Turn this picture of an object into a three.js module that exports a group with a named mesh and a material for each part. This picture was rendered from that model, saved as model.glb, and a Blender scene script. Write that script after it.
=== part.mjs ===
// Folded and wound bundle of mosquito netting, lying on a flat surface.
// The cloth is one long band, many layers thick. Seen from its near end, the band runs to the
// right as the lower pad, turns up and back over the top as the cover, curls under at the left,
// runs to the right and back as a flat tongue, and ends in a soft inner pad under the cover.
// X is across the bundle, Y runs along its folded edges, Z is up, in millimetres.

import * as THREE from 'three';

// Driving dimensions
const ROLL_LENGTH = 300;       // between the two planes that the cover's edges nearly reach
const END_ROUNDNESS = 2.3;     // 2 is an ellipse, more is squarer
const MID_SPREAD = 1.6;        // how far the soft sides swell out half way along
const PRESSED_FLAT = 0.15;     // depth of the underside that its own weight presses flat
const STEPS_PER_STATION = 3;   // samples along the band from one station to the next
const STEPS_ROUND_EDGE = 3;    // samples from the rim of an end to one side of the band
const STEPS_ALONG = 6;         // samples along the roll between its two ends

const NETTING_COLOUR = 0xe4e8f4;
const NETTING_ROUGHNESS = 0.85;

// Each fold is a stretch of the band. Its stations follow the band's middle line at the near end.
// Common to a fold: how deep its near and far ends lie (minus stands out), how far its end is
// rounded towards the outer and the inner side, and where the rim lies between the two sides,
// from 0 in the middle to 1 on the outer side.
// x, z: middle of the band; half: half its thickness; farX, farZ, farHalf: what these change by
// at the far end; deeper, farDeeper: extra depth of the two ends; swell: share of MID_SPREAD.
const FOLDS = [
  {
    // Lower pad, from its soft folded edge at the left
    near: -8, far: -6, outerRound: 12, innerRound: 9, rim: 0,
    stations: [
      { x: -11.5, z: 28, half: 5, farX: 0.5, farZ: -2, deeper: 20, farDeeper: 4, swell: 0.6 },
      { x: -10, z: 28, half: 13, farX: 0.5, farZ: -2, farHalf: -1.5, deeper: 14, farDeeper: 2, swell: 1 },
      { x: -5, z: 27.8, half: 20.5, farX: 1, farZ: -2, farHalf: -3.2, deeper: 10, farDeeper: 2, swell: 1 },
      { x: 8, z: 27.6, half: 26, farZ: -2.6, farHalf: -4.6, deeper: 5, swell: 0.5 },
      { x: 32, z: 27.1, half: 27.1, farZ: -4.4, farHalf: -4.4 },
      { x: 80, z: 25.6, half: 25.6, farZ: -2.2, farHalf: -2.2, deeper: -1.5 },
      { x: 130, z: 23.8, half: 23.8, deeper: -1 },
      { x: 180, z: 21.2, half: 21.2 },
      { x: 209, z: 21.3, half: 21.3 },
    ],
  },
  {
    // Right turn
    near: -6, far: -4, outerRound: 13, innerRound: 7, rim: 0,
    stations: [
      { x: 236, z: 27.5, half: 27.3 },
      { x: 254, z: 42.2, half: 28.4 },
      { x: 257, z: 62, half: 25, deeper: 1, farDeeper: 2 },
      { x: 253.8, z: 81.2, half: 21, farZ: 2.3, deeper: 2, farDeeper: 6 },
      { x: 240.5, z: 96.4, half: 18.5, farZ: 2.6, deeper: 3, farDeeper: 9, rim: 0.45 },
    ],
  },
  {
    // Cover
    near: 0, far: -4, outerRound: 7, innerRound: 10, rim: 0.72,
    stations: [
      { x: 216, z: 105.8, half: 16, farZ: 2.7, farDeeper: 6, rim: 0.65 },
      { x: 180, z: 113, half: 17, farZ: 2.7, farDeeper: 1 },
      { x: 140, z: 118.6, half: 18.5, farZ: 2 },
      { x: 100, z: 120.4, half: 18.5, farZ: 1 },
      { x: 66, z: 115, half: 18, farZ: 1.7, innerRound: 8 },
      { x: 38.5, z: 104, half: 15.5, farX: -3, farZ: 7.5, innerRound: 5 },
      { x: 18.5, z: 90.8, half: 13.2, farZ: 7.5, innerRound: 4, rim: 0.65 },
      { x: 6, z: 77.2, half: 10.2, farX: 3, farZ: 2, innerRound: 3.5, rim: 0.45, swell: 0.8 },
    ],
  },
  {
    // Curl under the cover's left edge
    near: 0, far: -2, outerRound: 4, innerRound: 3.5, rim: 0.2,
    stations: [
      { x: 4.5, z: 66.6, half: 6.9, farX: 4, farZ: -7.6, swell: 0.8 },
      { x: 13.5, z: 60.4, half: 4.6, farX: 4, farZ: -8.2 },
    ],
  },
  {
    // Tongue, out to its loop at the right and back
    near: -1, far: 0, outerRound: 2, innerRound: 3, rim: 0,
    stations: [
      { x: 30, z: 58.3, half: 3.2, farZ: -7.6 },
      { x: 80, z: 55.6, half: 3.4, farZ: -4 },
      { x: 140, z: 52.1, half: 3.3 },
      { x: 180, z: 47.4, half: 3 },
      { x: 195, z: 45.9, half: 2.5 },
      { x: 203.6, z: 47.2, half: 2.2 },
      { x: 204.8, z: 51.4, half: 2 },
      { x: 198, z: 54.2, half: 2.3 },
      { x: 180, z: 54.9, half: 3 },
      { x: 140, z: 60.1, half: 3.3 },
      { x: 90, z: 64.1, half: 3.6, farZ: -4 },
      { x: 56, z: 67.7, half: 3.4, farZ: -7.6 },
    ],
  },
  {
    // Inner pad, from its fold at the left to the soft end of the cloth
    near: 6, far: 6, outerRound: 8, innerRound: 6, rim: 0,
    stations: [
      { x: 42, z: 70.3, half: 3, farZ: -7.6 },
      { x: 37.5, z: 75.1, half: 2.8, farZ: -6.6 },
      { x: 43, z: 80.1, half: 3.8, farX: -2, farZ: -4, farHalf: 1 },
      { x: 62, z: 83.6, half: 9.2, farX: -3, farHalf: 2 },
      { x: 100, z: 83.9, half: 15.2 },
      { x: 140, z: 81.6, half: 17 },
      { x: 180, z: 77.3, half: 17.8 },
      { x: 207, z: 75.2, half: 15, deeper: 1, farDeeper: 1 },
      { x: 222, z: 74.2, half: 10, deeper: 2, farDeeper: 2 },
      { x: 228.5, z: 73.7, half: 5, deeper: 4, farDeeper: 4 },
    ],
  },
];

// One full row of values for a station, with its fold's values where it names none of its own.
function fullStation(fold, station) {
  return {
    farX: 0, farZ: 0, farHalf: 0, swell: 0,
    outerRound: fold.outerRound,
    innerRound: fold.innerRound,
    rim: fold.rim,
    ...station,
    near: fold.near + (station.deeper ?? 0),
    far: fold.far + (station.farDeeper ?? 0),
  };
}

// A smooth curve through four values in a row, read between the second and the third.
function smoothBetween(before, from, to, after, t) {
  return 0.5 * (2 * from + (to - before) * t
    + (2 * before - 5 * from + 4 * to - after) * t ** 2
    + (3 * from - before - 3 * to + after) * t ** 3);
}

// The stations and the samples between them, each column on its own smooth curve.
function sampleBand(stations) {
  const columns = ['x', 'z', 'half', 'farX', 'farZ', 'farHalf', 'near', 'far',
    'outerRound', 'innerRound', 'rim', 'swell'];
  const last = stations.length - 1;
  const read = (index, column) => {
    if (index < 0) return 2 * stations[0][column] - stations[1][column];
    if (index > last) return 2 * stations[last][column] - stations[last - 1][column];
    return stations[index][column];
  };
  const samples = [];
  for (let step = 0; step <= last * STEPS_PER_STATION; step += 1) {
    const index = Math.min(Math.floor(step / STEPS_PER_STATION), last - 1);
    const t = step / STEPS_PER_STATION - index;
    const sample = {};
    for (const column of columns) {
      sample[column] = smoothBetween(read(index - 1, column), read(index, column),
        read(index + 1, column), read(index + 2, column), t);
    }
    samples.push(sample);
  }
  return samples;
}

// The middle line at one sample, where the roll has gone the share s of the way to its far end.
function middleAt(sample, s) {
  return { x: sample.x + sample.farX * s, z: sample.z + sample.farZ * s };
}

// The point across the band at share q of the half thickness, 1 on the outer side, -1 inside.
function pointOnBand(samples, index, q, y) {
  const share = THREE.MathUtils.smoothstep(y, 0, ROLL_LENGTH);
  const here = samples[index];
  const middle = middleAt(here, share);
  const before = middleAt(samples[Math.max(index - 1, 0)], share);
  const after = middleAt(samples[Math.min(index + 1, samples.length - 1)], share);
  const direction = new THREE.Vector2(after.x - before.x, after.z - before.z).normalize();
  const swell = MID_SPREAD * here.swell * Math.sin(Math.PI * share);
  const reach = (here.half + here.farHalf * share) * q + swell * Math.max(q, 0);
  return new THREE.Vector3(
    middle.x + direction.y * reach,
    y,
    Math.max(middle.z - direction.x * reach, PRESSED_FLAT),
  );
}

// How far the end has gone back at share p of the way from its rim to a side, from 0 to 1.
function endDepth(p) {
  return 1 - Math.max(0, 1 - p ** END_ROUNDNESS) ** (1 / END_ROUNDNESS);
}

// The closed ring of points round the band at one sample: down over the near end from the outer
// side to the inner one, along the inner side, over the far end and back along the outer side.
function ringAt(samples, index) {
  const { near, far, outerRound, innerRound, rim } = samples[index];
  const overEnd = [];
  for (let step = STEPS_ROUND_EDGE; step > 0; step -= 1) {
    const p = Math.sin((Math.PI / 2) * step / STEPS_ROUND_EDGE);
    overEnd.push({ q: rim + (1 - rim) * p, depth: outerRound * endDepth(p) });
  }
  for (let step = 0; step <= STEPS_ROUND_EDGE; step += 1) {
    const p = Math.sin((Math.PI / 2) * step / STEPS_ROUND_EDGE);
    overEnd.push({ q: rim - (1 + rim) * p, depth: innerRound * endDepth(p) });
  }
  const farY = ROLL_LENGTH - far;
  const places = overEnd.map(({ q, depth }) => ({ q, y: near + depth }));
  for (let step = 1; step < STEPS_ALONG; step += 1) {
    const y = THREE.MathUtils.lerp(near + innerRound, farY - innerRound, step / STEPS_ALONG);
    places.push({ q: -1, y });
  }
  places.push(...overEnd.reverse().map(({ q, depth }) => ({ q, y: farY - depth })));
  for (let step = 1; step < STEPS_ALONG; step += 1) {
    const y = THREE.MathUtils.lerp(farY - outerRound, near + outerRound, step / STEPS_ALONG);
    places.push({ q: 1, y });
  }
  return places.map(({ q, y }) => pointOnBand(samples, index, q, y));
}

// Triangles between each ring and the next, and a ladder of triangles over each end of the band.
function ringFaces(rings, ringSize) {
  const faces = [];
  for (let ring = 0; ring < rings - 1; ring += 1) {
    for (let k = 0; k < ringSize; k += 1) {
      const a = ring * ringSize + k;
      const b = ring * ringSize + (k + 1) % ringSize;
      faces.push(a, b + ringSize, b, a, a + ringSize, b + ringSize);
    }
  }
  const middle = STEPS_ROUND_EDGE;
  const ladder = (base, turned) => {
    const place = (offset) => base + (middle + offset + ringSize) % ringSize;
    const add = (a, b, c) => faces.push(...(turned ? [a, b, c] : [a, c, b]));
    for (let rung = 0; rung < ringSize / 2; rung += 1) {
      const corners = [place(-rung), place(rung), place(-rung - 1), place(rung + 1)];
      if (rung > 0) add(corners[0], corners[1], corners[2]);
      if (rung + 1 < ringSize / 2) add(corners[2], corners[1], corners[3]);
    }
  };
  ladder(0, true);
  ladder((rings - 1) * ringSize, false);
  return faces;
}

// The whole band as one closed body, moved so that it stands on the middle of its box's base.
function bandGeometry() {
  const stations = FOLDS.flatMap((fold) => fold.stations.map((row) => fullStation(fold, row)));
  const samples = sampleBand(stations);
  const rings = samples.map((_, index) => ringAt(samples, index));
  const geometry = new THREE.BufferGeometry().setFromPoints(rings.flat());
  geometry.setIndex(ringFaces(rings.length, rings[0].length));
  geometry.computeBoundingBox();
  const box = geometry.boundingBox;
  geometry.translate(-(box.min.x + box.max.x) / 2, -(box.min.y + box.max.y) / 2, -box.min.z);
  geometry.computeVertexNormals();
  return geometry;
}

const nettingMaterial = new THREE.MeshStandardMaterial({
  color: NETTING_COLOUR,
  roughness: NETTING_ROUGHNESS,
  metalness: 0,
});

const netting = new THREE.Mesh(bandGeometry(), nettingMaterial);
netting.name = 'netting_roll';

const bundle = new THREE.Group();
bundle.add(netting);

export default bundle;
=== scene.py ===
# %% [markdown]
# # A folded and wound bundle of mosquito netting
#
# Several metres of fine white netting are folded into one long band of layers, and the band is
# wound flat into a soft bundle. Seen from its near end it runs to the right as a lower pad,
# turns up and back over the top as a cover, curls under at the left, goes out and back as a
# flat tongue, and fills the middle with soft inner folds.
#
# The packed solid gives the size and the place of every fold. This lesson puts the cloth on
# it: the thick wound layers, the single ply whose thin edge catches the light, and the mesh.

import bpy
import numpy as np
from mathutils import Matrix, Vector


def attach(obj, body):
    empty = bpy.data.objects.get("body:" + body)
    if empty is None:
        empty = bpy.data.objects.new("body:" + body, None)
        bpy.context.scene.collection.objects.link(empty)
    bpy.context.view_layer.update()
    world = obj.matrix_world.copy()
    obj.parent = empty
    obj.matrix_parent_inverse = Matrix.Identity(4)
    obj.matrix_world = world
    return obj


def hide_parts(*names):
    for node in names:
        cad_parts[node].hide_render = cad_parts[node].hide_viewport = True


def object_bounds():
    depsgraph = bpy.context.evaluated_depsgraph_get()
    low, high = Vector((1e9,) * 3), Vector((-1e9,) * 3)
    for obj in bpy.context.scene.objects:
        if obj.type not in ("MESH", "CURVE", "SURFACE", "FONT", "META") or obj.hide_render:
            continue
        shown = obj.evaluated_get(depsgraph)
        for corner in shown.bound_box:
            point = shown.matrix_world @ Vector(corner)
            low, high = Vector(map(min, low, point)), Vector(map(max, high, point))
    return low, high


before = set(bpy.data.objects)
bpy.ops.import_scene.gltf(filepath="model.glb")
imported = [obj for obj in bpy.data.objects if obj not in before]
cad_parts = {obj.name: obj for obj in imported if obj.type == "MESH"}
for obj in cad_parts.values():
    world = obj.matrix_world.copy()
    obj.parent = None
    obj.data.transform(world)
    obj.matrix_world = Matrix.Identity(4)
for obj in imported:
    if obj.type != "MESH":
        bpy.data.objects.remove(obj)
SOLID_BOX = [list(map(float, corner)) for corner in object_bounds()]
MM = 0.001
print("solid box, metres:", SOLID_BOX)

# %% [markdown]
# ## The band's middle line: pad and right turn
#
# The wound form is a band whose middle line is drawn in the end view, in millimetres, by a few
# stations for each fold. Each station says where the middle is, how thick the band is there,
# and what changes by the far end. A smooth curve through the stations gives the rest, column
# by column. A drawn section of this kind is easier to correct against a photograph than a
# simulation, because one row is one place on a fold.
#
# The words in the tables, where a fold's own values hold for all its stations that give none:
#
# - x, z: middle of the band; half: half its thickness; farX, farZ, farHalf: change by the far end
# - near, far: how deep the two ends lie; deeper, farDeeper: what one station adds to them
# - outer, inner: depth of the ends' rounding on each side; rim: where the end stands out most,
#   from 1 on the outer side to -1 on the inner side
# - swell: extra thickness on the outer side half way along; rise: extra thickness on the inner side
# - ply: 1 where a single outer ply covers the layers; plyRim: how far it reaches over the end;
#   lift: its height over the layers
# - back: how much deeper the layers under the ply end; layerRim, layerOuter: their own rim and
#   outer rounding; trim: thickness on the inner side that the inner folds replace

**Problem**
Every line from the one containing "for node in" through the one containing "before = set(bpy.data.objects)" is to be given again exactly, both ends included, and no line outside that range.

**The response**
    for node in names:
        cad_parts[node].hide_render = cad_parts[node].hide_viewport = True


def object_bounds():
    depsgraph = bpy.context.evaluated_depsgraph_get()
    low, high = Vector((1e9,) * 3), Vector((-1e9,) * 3)
    for obj in bpy.context.scene.objects:
        if obj.type not in ("MESH", "CURVE", "SURFACE", "FONT", "META") or obj.hide_render:
            continue
        shown = obj.evaluated_get(depsgraph)
        for corner in shown.bound_box:
            point = shown.matrix_world @ Vector(corner)
            low, high = Vector(map(min, low, point)), Vector(map(max, high, point))
    return low, high


before = set(bpy.data.objects)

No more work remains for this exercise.